## WHAT IS BEING ASKED:
Repeat every line below exactly, word for word.

□ □ □ □ □

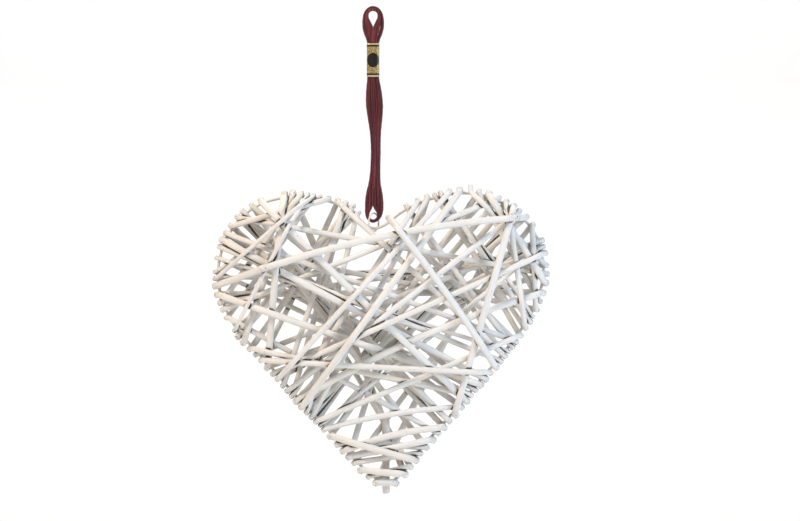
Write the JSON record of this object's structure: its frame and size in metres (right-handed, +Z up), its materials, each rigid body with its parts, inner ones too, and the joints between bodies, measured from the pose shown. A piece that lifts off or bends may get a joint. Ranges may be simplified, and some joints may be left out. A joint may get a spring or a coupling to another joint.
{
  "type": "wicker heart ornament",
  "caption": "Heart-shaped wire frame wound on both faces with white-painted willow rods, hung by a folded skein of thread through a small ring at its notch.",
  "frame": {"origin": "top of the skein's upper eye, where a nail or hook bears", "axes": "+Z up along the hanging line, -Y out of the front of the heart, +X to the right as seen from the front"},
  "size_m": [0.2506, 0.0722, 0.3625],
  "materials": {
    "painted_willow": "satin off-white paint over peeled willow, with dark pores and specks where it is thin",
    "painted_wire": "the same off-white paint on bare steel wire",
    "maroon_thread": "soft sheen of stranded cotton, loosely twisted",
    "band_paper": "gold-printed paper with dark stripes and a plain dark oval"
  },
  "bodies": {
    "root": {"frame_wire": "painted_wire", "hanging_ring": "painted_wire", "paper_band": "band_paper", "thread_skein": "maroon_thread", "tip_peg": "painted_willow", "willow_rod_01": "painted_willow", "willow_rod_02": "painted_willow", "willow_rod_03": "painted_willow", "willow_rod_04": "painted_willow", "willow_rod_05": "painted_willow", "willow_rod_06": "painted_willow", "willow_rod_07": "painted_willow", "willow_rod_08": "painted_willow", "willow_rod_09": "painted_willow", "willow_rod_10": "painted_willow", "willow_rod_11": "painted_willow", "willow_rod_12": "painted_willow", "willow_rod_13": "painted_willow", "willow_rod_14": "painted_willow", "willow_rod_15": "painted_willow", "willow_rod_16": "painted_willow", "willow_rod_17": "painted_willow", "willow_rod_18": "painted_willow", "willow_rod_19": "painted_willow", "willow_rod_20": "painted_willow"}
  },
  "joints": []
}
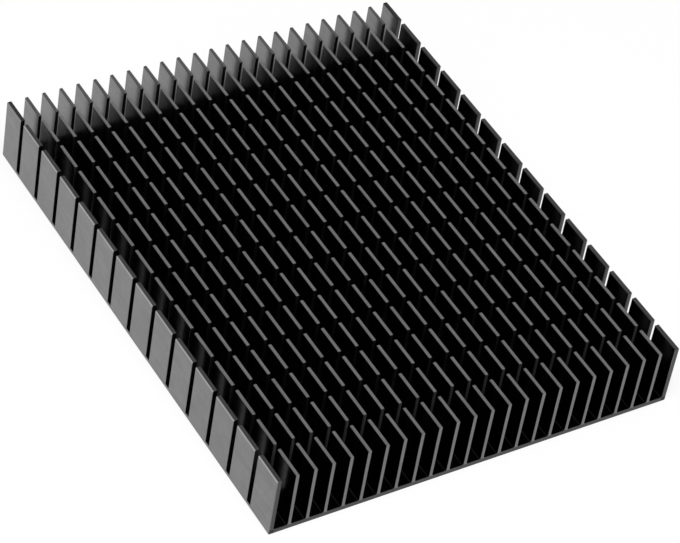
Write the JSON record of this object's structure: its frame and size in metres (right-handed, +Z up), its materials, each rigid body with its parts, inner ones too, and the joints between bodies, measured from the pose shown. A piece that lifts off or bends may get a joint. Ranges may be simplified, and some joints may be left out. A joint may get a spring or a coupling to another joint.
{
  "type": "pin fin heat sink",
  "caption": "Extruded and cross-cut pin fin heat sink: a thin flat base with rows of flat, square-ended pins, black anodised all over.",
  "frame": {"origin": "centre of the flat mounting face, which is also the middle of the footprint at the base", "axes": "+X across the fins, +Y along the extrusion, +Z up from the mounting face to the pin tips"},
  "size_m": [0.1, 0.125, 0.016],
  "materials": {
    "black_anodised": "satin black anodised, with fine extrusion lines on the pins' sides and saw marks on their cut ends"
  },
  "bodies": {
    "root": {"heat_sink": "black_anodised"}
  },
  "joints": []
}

□ □ □ □ □

## SOLUTION FOR THIS TASK:
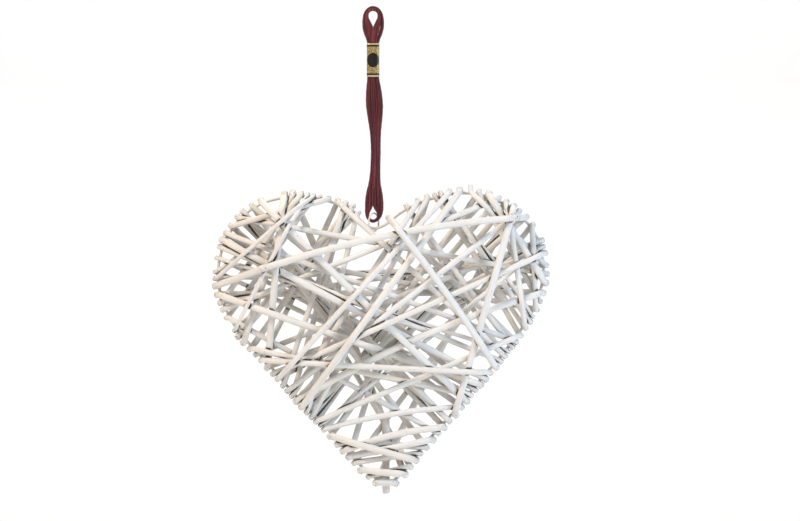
Write the JSON record of this object's structure: its frame and size in metres (right-handed, +Z up), its materials, each rigid body with its parts, inner ones too, and the joints between bodies, measured from the pose shown. A piece that lifts off or bends may get a joint. Ranges may be simplified, and some joints may be left out. A joint may get a spring or a coupling to another joint.
{
  "type": "wicker heart ornament",
  "caption": "Heart-shaped wire frame wound on both faces with white-painted willow rods, hung by a folded skein of thread through a small ring at its notch.",
  "frame": {"origin": "top of the skein's upper eye, where a nail or hook bears", "axes": "+Z up along the hanging line, -Y out of the front of the heart, +X to the right as seen from the front"},
  "size_m": [0.2506, 0.0722, 0.3625],
  "materials": {
    "painted_willow": "satin off-white paint over peeled willow, with dark pores and specks where it is thin",
    "painted_wire": "the same off-white paint on bare steel wire",
    "maroon_thread": "soft sheen of stranded cotton, loosely twisted",
    "band_paper": "gold-printed paper with dark stripes and a plain dark oval"
  },
  "bodies": {
    "root": {"frame_wire": "painted_wire", "hanging_ring": "painted_wire", "paper_band": "band_paper", "thread_skein": "maroon_thread", "tip_peg": "painted_willow", "willow_rod_01": "painted_willow", "willow_rod_02": "painted_willow", "willow_rod_03": "painted_willow", "willow_rod_04": "painted_willow", "willow_rod_05": "painted_willow", "willow_rod_06": "painted_willow", "willow_rod_07": "painted_willow", "willow_rod_08": "painted_willow", "willow_rod_09": "painted_willow", "willow_rod_10": "painted_willow", "willow_rod_11": "painted_willow", "willow_rod_12": "painted_willow", "willow_rod_13": "painted_willow", "willow_rod_14": "painted_willow", "willow_rod_15": "painted_willow", "willow_rod_16": "painted_willow", "willow_rod_17": "painted_willow", "willow_rod_18": "painted_willow", "willow_rod_19": "painted_willow", "willow_rod_20": "painted_willow"}
  },
  "joints": []
}
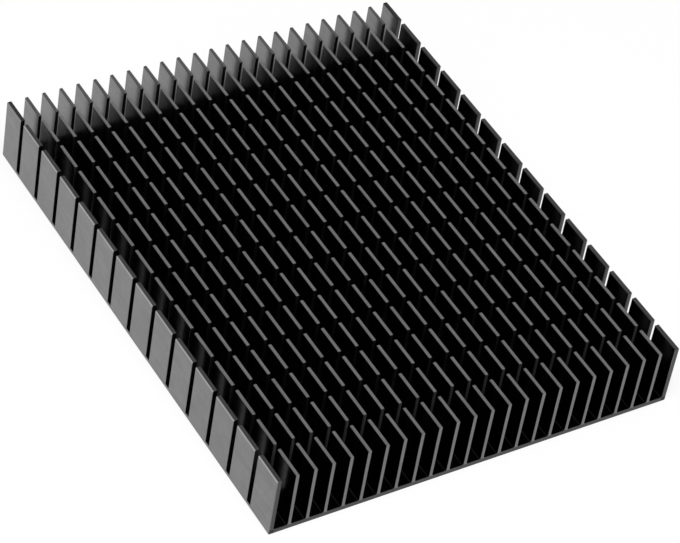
Write the JSON record of this object's structure: its frame and size in metres (right-handed, +Z up), its materials, each rigid body with its parts, inner ones too, and the joints between bodies, measured from the pose shown. A piece that lifts off or bends may get a joint. Ranges may be simplified, and some joints may be left out. A joint may get a spring or a coupling to another joint.
{
  "type": "pin fin heat sink",
  "caption": "Extruded and cross-cut pin fin heat sink: a thin flat base with rows of flat, square-ended pins, black anodised all over.",
  "frame": {"origin": "centre of the flat mounting face, which is also the middle of the footprint at the base", "axes": "+X across the fins, +Y along the extrusion, +Z up from the mounting face to the pin tips"},
  "size_m": [0.1, 0.125, 0.016],
  "materials": {
    "black_anodised": "satin black anodised, with fine extrusion lines on the pins' sides and saw marks on their cut ends"
  },
  "bodies": {
    "root": {"heat_sink": "black_anodised"}
  },
  "joints": []
}